◆ **Exercise**
Repeat the entire listing exactly.

==========

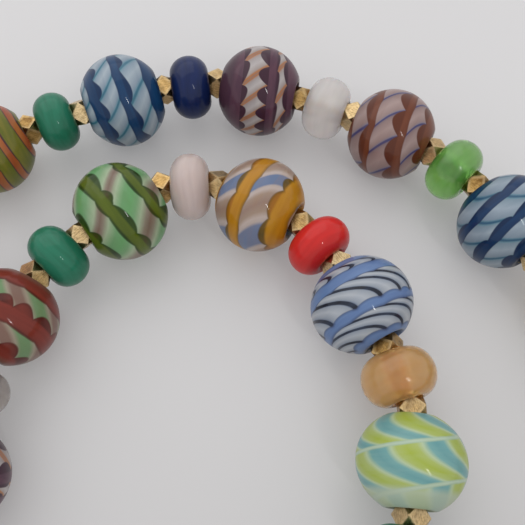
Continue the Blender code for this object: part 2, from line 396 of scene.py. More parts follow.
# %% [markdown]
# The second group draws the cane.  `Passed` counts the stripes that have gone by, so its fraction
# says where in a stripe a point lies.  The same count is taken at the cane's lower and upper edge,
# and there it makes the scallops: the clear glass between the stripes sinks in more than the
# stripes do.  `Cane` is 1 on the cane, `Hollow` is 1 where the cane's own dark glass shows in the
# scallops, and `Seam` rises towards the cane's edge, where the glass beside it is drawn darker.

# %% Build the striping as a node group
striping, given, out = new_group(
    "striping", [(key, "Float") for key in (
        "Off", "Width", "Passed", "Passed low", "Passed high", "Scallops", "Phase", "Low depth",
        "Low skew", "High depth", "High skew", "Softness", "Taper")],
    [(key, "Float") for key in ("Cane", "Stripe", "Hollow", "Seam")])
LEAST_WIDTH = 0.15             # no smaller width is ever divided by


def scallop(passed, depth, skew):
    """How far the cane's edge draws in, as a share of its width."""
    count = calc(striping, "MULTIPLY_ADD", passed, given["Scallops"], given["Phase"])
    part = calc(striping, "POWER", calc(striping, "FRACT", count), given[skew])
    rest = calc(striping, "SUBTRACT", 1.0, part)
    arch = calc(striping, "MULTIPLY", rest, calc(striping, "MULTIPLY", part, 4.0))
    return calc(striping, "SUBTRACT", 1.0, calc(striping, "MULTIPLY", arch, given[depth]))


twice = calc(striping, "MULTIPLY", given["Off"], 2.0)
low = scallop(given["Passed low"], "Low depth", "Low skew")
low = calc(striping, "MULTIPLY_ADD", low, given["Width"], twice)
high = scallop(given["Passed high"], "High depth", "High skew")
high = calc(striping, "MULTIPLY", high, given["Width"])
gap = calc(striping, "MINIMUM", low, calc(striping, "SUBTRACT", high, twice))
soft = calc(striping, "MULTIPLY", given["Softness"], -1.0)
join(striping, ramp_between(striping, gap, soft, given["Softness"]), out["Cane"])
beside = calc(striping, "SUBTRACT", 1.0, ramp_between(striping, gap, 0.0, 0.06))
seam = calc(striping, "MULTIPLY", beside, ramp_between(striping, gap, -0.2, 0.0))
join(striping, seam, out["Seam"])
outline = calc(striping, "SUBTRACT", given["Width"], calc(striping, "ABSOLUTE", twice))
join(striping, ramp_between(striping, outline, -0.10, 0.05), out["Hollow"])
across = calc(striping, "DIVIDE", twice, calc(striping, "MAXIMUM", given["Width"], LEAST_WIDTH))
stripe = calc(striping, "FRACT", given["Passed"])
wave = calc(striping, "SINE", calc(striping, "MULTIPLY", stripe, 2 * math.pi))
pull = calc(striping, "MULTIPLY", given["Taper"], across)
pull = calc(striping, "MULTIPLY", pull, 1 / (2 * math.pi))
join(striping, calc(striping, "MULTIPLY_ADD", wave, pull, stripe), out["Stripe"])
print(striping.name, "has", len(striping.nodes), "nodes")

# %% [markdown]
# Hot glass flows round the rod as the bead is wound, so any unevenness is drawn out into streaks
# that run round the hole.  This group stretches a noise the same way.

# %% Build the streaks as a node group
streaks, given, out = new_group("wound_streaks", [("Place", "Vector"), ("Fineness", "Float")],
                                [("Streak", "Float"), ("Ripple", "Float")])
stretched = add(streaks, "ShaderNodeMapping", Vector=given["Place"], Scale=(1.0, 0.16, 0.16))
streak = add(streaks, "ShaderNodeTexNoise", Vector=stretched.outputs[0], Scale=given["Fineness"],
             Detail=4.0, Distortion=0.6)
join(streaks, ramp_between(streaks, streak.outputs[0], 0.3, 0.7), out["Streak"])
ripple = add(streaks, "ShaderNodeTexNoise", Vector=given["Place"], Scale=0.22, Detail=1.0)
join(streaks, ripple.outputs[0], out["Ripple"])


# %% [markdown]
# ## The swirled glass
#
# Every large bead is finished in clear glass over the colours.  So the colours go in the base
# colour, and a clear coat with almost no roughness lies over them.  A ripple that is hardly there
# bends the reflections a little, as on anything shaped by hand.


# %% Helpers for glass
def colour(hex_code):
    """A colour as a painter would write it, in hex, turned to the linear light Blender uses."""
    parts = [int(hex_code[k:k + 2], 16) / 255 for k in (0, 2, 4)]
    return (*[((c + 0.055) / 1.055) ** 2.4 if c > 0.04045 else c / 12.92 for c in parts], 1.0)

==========

◆ **Result for this task**
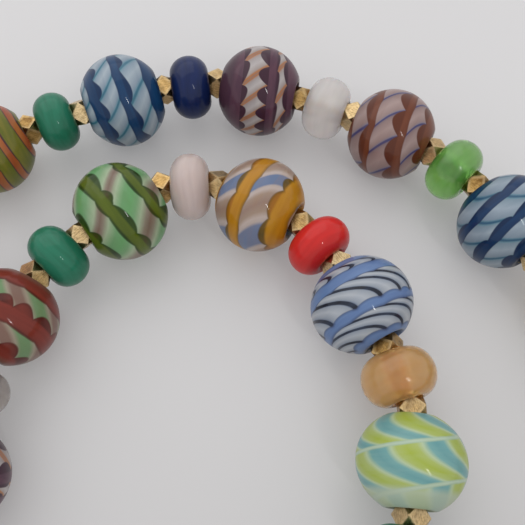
Continue the Blender code for this object: part 2, from line 396 of scene.py. More parts follow.
# %% [markdown]
# The second group draws the cane.  `Passed` counts the stripes that have gone by, so its fraction
# says where in a stripe a point lies.  The same count is taken at the cane's lower and upper edge,
# and there it makes the scallops: the clear glass between the stripes sinks in more than the
# stripes do.  `Cane` is 1 on the cane, `Hollow` is 1 where the cane's own dark glass shows in the
# scallops, and `Seam` rises towards the cane's edge, where the glass beside it is drawn darker.

# %% Build the striping as a node group
striping, given, out = new_group(
    "striping", [(key, "Float") for key in (
        "Off", "Width", "Passed", "Passed low", "Passed high", "Scallops", "Phase", "Low depth",
        "Low skew", "High depth", "High skew", "Softness", "Taper")],
    [(key, "Float") for key in ("Cane", "Stripe", "Hollow", "Seam")])
LEAST_WIDTH = 0.15             # no smaller width is ever divided by


def scallop(passed, depth, skew):
    """How far the cane's edge draws in, as a share of its width."""
    count = calc(striping, "MULTIPLY_ADD", passed, given["Scallops"], given["Phase"])
    part = calc(striping, "POWER", calc(striping, "FRACT", count), given[skew])
    rest = calc(striping, "SUBTRACT", 1.0, part)
    arch = calc(striping, "MULTIPLY", rest, calc(striping, "MULTIPLY", part, 4.0))
    return calc(striping, "SUBTRACT", 1.0, calc(striping, "MULTIPLY", arch, given[depth]))


twice = calc(striping, "MULTIPLY", given["Off"], 2.0)
low = scallop(given["Passed low"], "Low depth", "Low skew")
low = calc(striping, "MULTIPLY_ADD", low, given["Width"], twice)
high = scallop(given["Passed high"], "High depth", "High skew")
high = calc(striping, "MULTIPLY", high, given["Width"])
gap = calc(striping, "MINIMUM", low, calc(striping, "SUBTRACT", high, twice))
soft = calc(striping, "MULTIPLY", given["Softness"], -1.0)
join(striping, ramp_between(striping, gap, soft, given["Softness"]), out["Cane"])
beside = calc(striping, "SUBTRACT", 1.0, ramp_between(striping, gap, 0.0, 0.06))
seam = calc(striping, "MULTIPLY", beside, ramp_between(striping, gap, -0.2, 0.0))
join(striping, seam, out["Seam"])
outline = calc(striping, "SUBTRACT", given["Width"], calc(striping, "ABSOLUTE", twice))
join(striping, ramp_between(striping, outline, -0.10, 0.05), out["Hollow"])
across = calc(striping, "DIVIDE", twice, calc(striping, "MAXIMUM", given["Width"], LEAST_WIDTH))
stripe = calc(striping, "FRACT", given["Passed"])
wave = calc(striping, "SINE", calc(striping, "MULTIPLY", stripe, 2 * math.pi))
pull = calc(striping, "MULTIPLY", given["Taper"], across)
pull = calc(striping, "MULTIPLY", pull, 1 / (2 * math.pi))
join(striping, calc(striping, "MULTIPLY_ADD", wave, pull, stripe), out["Stripe"])
print(striping.name, "has", len(striping.nodes), "nodes")

# %% [markdown]
# Hot glass flows round the rod as the bead is wound, so any unevenness is drawn out into streaks
# that run round the hole.  This group stretches a noise the same way.

# %% Build the streaks as a node group
streaks, given, out = new_group("wound_streaks", [("Place", "Vector"), ("Fineness", "Float")],
                                [("Streak", "Float"), ("Ripple", "Float")])
stretched = add(streaks, "ShaderNodeMapping", Vector=given["Place"], Scale=(1.0, 0.16, 0.16))
streak = add(streaks, "ShaderNodeTexNoise", Vector=stretched.outputs[0], Scale=given["Fineness"],
             Detail=4.0, Distortion=0.6)
join(streaks, ramp_between(streaks, streak.outputs[0], 0.3, 0.7), out["Streak"])
ripple = add(streaks, "ShaderNodeTexNoise", Vector=given["Place"], Scale=0.22, Detail=1.0)
join(streaks, ripple.outputs[0], out["Ripple"])


# %% [markdown]
# ## The swirled glass
#
# Every large bead is finished in clear glass over the colours.  So the colours go in the base
# colour, and a clear coat with almost no roughness lies over them.  A ripple that is hardly there
# bends the reflections a little, as on anything shaped by hand.


# %% Helpers for glass
def colour(hex_code):
    """A colour as a painter would write it, in hex, turned to the linear light Blender uses."""
    parts = [int(hex_code[k:k + 2], 16) / 255 for k in (0, 2, 4)]
    return (*[((c + 0.055) / 1.055) ** 2.4 if c > 0.04045 else c / 12.92 for c in parts], 1.0)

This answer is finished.